Atalanta. Reja ha sostituito Colantuono. Ma ne è valsa la pena? Qualche retroscena

Foto: l’allenatore dell’Atalanta Edoardo Reja

Retroscenisti si nasce. Ecco una ricostruzione da bar, fantasiosa, ma non troppo. Il tema è la sostituzione sulla panchina dell’Atalanta di Colantuono con Reja. Dopo quattro partite – visto che non pare cambiato niente né nei risultati né nel gioco -, qualcuno comincia a chiedersi se ne valeva la pena. Domanda di fondo: perché è stato esonerato il mister laziale, a girone di ritorno ormai inoltrato? Procediamo in ordine cronologico.

ALCUNI FATTI. TANTO PER NON DIMENTICARE

A) Atalanta-Sampdoria inizia bene e finisce male. Colantuono paradossale. Lui più realista del re, che, senza preavviso, tradisce se stesso, gestendo la gara al contrario di come aveva sempre fatto. Cioè mette attaccanti (Denis, Boakye, D’Alessandro) proprio quando sarebbe stato giustificato aggiungere difensori, in quanto gli ospiti stavano crescendo a vista d’occhio.

B) In conferenza stampa, il presidente Percassi risponde, a precisa domanda, che Colantuono – alla comunicazione del licenziamento – gli sembrò “sollevato”, non affranto. Chissà perché su quest’affermazione tutt’altro che secondaria s’è sorvolato.

C) Intervistato successivamente, il d.g. Marino dice che nei giorni dopo la Sampdoria alla società non erano state trasmesse sensazioni positive. Cioè che l’allenatore o non aveva più la squadra in mano o aveva perduto la determinazione giusta.

Se tre indizi costituiscono una prova, ora sappiamo perché l’avvicendamento s’è compiuto. L’intervento s’è reso necessario per la concreta paura di finire in B. Altro che sostenere che l’Atalanta con Colantuono si sarebbe comunque salvata. Chi lo dice mette vanamente le mani avanti.

IL COMPLICATO MESTIERE DI PRESIDENTE. SOSTITUIRE ALLENATORE. MA QUANDO?

Quant’è complicato il mestiere di presidente. Ivan Ruggeri ci ha lasciato la pelle. Percassi, suo successore a furor di popolo, sta soffrendo ben al di là delle apparenze. Il cambio si sarebbe dovuto realizzare prima, sotto Natale. Battuto il Cesena in modo rocambolesco, il patron era a un passo, ma decise dì soprassedere sapendo perfettamente a quali incognite si va inevitabilmente incontro quando si manda via in corsa la guida tecnica. Dovendo procedere con due mesi di ritardo, normale che quelle incognite siano ora ancora più grandi.
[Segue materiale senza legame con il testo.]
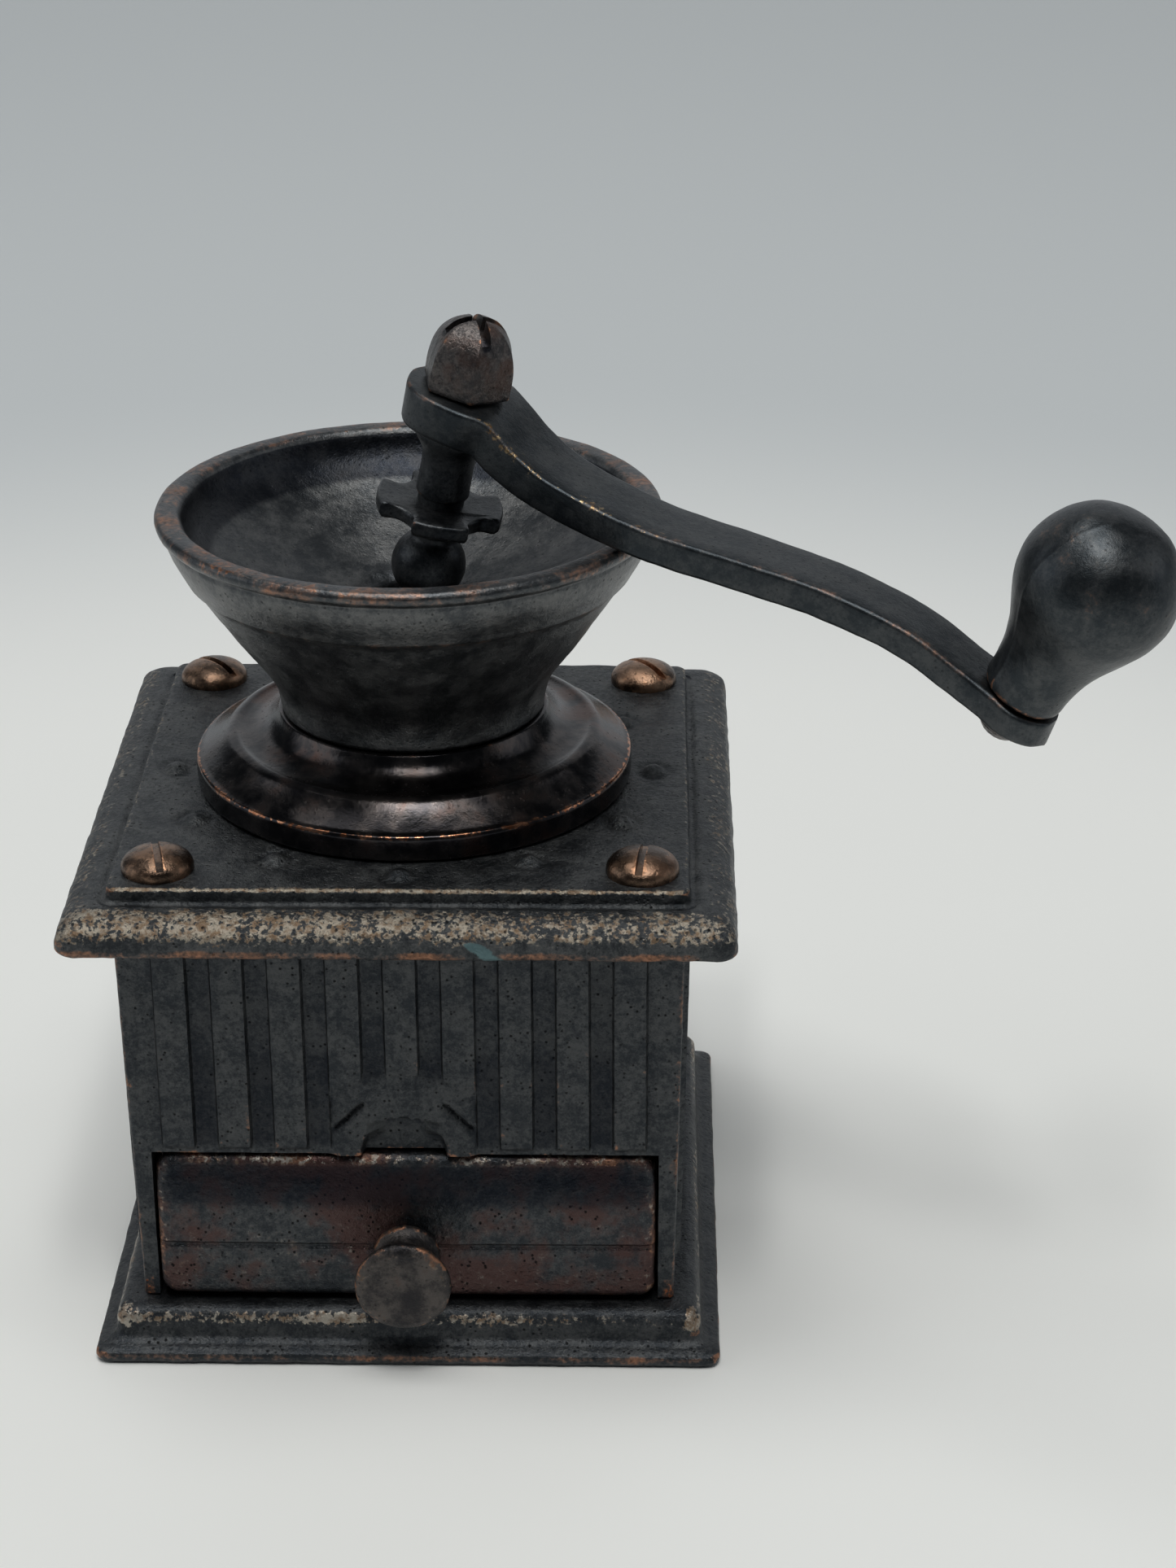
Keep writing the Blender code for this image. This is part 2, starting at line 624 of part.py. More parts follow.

IL DIFFICILE MESTIERE DELL’ALLENATORE. CAMBIARE. MA COME?

E veniamo a Reja. La squadra deve cambiare mentalità. Alla lunga, questo è il concetto. Fallito l’obiettivo di migliorarsi, rispetto alla scorsa stagione, per la mancanza di un reale progetto di gioco. Missione mica semplice, quella affidata al tecnico graziano. Ci vuole tempo. L’Atalanta proviene da un ciclo contraddistinto da grande praticità, che attraverso una filosofia speculativa, ha prodotto buoni risultati in chiave salvezza. Volendo alzare l’asticella, anche se di poco, si tratta di ribaltare certe abitudini consolidate.
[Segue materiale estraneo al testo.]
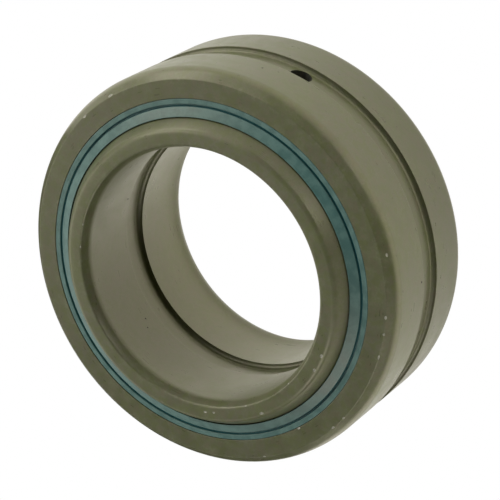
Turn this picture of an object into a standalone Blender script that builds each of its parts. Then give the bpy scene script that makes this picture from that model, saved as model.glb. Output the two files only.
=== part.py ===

Però Reja deve aver trovato una situazione più complicata del previsto. Al punto da rinviare l’attuazione di un pur graduale nuovo progetto di gioco. Col Torino, sabato scorso, ha prevalso l’insicurezza. Non solo dei giocatori, ma pure dello stesso tecnico, che ha schierato – con Pinilla – un solo attaccante di ruolo. Proprio come Colantuono. Ecco il motivo del dilemma, a posteriori, se di cambiare valeva la pena. Ma abbiamo visto che non c’era alternativa.

ARRIVA IL SASSUOLO

Arriva il Sassuolo. Tranquillo, nove punti in più in classifica e chi l’avrebbe mai detto? Molti s’attaccano all’anno scorso, quando gli emiliani, in piena lotta salvezza, portarono via da Bergamo i tre punti fondamentali per costruire l’impresa poi riuscita. Buona l’occasione per una pronta restituzione. Discorsi che appartengono alla logica del sospetto. Logica deleteria, sebbene non sempre destituita di fondamento. Ma, se restiamo al calcio, attenzione! All’ultima Atalanta, così confusa, per vincere non basterebbe neppure che gli avversari si facessero autogol.